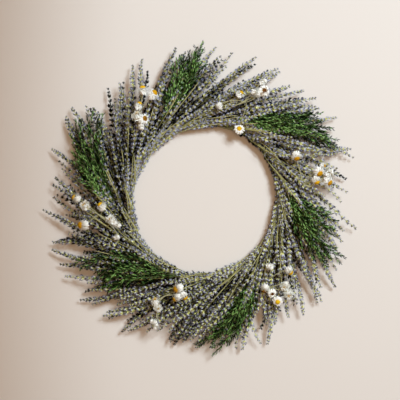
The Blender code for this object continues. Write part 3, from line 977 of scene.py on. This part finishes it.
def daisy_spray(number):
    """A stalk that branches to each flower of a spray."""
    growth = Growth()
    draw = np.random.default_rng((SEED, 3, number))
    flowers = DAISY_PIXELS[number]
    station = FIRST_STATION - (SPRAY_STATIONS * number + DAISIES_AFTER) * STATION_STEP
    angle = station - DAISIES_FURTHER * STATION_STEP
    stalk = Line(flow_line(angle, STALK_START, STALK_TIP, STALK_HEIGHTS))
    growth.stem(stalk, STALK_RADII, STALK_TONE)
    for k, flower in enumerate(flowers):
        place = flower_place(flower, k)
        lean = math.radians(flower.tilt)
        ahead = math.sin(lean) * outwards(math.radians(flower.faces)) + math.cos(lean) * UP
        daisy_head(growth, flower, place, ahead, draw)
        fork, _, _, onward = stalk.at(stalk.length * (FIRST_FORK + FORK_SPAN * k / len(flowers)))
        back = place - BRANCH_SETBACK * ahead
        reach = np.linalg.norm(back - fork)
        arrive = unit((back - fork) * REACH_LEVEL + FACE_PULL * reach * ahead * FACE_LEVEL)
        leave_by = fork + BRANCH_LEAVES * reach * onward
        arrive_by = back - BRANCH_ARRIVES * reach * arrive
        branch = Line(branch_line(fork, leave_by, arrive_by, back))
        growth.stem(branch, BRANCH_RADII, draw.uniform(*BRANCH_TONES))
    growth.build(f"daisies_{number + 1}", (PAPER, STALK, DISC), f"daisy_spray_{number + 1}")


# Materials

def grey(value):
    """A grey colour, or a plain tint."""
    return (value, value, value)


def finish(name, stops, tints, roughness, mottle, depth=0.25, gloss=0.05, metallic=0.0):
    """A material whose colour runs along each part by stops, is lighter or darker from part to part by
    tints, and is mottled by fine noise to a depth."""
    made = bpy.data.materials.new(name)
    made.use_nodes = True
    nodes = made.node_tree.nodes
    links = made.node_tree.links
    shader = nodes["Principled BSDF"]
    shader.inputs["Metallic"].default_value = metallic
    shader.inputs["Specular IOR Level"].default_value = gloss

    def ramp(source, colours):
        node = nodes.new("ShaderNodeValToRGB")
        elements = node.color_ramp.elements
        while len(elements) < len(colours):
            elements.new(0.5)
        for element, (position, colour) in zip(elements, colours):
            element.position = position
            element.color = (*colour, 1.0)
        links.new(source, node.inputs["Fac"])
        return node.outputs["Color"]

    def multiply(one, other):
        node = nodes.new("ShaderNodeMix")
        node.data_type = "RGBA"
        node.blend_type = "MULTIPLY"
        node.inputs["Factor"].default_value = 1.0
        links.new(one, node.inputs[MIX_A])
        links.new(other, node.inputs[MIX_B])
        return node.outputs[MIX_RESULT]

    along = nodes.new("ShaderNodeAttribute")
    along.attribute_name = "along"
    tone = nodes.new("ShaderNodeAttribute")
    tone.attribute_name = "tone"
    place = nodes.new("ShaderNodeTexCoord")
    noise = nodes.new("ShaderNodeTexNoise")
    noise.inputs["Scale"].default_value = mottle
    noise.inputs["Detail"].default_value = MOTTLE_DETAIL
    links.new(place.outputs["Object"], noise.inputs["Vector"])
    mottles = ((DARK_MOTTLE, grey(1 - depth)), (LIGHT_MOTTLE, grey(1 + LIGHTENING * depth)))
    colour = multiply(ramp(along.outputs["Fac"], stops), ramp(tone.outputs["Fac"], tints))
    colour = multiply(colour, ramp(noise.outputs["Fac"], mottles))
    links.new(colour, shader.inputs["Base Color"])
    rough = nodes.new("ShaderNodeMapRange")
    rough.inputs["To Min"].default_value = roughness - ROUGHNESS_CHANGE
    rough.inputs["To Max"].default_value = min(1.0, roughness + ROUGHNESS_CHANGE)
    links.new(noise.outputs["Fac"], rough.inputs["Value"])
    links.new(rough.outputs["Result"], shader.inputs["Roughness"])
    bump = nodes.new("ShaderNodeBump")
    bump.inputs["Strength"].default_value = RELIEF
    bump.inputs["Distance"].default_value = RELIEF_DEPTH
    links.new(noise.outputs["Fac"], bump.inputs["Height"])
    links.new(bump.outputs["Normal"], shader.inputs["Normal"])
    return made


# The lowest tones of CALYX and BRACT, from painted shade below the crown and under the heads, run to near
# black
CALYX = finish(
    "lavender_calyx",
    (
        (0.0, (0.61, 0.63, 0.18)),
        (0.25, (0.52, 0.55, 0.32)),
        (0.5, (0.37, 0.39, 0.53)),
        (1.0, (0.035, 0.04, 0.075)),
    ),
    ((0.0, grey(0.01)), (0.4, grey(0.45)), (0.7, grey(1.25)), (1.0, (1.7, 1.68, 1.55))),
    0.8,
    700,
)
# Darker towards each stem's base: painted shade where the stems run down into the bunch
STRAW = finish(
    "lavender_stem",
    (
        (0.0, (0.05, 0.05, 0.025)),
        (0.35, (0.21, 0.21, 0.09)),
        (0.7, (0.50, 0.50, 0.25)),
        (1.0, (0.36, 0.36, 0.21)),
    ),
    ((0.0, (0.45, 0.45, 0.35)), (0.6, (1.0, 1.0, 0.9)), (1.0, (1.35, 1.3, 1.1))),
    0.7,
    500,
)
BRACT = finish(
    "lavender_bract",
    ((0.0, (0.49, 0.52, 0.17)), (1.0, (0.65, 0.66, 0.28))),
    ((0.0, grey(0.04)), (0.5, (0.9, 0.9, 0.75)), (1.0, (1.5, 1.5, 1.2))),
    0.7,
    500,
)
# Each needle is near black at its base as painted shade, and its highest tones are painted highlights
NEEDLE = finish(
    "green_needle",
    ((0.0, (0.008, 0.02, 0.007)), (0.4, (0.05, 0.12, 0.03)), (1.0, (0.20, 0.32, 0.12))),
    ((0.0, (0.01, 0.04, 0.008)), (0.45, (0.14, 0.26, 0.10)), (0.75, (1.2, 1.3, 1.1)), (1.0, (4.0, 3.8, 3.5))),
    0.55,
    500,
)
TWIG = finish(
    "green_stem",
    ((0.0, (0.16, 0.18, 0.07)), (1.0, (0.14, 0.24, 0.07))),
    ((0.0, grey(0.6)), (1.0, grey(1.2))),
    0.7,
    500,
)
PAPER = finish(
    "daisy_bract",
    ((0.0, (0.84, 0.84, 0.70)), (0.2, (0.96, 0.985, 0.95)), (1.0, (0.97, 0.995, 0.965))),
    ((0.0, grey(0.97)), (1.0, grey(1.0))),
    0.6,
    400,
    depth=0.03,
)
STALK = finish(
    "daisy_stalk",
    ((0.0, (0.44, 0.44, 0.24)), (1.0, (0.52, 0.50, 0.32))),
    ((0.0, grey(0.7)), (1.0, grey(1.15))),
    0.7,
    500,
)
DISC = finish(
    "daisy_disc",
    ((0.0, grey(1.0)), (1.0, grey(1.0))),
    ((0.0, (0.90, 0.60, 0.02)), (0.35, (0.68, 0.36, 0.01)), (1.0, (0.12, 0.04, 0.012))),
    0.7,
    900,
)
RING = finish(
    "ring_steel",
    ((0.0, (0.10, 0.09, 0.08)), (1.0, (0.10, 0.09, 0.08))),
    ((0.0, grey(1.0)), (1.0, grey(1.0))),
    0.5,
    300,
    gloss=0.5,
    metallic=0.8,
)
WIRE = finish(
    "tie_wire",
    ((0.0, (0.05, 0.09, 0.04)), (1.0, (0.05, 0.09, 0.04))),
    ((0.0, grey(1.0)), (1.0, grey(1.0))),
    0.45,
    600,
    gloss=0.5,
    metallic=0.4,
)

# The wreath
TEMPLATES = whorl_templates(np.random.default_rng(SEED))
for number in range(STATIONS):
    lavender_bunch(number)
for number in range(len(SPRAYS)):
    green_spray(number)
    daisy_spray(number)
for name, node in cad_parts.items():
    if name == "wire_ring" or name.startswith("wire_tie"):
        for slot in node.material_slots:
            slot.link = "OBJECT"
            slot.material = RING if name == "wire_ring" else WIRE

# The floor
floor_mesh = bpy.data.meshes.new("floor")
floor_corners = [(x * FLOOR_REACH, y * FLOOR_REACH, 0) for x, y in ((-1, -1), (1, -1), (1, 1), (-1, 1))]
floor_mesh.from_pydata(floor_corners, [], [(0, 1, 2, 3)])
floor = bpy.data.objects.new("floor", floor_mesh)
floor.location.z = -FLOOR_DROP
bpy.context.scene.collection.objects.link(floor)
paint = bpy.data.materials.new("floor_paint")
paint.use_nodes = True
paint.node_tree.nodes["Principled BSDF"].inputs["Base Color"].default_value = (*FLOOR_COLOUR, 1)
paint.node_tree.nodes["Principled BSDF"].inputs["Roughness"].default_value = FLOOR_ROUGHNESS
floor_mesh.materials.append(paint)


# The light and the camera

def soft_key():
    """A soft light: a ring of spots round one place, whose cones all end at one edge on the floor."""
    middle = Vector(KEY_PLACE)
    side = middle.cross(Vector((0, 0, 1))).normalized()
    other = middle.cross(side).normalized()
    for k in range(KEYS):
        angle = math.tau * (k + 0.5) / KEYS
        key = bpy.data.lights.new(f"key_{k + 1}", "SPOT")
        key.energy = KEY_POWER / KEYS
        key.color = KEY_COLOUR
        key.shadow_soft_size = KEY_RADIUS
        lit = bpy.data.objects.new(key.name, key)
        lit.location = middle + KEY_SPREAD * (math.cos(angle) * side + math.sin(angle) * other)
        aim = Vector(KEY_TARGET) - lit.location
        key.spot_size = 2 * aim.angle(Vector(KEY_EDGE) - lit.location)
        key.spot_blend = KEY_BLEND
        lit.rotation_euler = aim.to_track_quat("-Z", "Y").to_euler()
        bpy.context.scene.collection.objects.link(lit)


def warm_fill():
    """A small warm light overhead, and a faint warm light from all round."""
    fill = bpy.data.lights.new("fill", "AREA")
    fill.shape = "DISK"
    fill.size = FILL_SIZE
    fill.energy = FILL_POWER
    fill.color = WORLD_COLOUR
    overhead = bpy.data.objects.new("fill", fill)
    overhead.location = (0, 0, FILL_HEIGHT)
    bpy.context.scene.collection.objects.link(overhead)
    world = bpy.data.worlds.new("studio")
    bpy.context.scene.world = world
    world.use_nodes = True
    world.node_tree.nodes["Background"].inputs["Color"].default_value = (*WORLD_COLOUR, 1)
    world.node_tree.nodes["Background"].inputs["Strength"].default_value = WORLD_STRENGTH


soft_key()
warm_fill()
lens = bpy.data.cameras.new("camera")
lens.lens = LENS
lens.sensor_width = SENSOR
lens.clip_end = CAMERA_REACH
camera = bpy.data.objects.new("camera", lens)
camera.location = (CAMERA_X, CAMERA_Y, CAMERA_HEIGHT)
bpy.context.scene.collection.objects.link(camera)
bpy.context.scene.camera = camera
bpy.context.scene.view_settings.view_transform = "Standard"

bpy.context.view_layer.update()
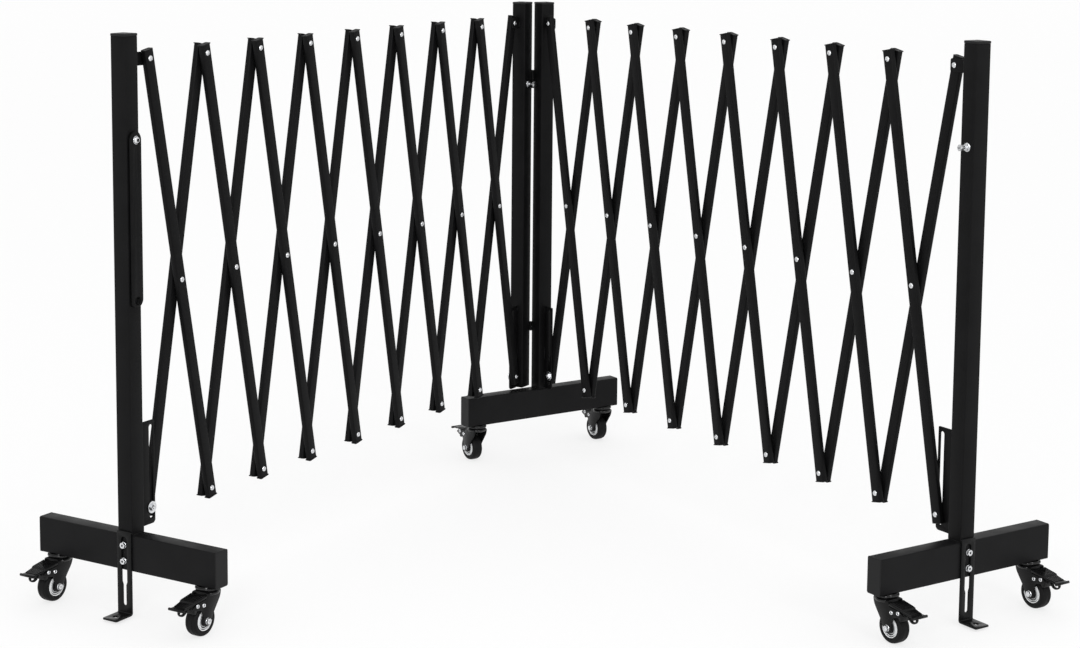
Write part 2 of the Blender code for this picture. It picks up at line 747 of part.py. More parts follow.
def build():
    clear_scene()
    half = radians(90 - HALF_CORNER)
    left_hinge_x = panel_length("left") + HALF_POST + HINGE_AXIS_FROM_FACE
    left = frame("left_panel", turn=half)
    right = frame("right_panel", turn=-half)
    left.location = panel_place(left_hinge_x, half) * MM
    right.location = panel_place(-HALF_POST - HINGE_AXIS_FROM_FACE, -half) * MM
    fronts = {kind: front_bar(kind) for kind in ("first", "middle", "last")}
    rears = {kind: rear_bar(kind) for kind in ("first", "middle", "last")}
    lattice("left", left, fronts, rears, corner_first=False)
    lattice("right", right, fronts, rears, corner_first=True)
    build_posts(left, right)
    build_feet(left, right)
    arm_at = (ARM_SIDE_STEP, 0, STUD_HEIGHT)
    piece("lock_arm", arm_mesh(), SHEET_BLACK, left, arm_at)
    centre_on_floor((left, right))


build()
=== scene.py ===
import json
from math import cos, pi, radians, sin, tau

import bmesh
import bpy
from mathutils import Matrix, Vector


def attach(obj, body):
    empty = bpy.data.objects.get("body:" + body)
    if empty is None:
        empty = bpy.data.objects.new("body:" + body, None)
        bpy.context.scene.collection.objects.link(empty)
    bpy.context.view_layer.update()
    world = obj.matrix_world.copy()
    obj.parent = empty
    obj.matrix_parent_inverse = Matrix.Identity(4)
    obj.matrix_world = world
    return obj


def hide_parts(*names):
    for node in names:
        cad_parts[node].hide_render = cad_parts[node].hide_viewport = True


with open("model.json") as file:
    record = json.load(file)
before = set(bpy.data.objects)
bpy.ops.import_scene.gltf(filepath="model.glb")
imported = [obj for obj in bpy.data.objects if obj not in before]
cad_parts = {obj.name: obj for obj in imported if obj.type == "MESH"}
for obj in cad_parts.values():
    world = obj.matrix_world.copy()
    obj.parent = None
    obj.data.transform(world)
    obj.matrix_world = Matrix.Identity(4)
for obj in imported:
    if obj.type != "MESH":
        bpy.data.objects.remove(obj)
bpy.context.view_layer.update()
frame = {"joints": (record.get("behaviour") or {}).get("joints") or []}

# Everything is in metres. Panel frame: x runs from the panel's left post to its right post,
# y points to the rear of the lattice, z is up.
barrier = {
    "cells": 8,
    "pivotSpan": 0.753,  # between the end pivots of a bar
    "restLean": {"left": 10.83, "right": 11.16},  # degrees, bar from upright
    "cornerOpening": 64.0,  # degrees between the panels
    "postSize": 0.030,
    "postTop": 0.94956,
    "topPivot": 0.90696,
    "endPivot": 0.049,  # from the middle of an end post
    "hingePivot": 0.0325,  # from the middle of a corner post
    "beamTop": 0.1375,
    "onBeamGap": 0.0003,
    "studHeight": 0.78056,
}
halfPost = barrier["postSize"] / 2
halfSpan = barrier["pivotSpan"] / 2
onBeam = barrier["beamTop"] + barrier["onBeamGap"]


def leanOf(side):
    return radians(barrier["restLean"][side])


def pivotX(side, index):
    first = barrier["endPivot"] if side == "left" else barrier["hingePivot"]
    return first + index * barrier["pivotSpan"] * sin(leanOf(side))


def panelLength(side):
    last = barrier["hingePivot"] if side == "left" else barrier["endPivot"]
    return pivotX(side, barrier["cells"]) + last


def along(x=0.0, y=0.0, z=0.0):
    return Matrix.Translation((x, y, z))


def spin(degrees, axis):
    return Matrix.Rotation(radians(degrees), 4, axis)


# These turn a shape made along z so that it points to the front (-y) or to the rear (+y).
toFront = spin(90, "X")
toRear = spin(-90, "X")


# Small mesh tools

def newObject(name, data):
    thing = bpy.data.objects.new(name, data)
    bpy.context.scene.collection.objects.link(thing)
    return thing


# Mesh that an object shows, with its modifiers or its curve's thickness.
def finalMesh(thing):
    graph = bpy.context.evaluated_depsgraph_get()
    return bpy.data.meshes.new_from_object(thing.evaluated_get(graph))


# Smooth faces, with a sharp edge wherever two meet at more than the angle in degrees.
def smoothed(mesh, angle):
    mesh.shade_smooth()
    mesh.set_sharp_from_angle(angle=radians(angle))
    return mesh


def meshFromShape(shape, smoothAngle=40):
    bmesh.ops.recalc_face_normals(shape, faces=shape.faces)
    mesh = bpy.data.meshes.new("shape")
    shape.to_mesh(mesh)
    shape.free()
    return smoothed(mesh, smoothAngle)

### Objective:
Will you return exactly the lines above from the one with "obj.parent = None" down to the one with "return Matrix.Translation((x, y, z))", counting both as part of the range?

### Result for this task:
    obj.parent = None
    obj.data.transform(world)
    obj.matrix_world = Matrix.Identity(4)
for obj in imported:
    if obj.type != "MESH":
        bpy.data.objects.remove(obj)
bpy.context.view_layer.update()
frame = {"joints": (record.get("behaviour") or {}).get("joints") or []}

# Everything is in metres. Panel frame: x runs from the panel's left post to its right post,
# y points to the rear of the lattice, z is up.
barrier = {
    "cells": 8,
    "pivotSpan": 0.753,  # between the end pivots of a bar
    "restLean": {"left": 10.83, "right": 11.16},  # degrees, bar from upright
    "cornerOpening": 64.0,  # degrees between the panels
    "postSize": 0.030,
    "postTop": 0.94956,
    "topPivot": 0.90696,
    "endPivot": 0.049,  # from the middle of an end post
    "hingePivot": 0.0325,  # from the middle of a corner post
    "beamTop": 0.1375,
    "onBeamGap": 0.0003,
    "studHeight": 0.78056,
}
halfPost = barrier["postSize"] / 2
halfSpan = barrier["pivotSpan"] / 2
onBeam = barrier["beamTop"] + barrier["onBeamGap"]


def leanOf(side):
    return radians(barrier["restLean"][side])


def pivotX(side, index):
    first = barrier["endPivot"] if side == "left" else barrier["hingePivot"]
    return first + index * barrier["pivotSpan"] * sin(leanOf(side))


def panelLength(side):
    last = barrier["hingePivot"] if side == "left" else barrier["endPivot"]
    return pivotX(side, barrier["cells"]) + last


def along(x=0.0, y=0.0, z=0.0):
    return Matrix.Translation((x, y, z))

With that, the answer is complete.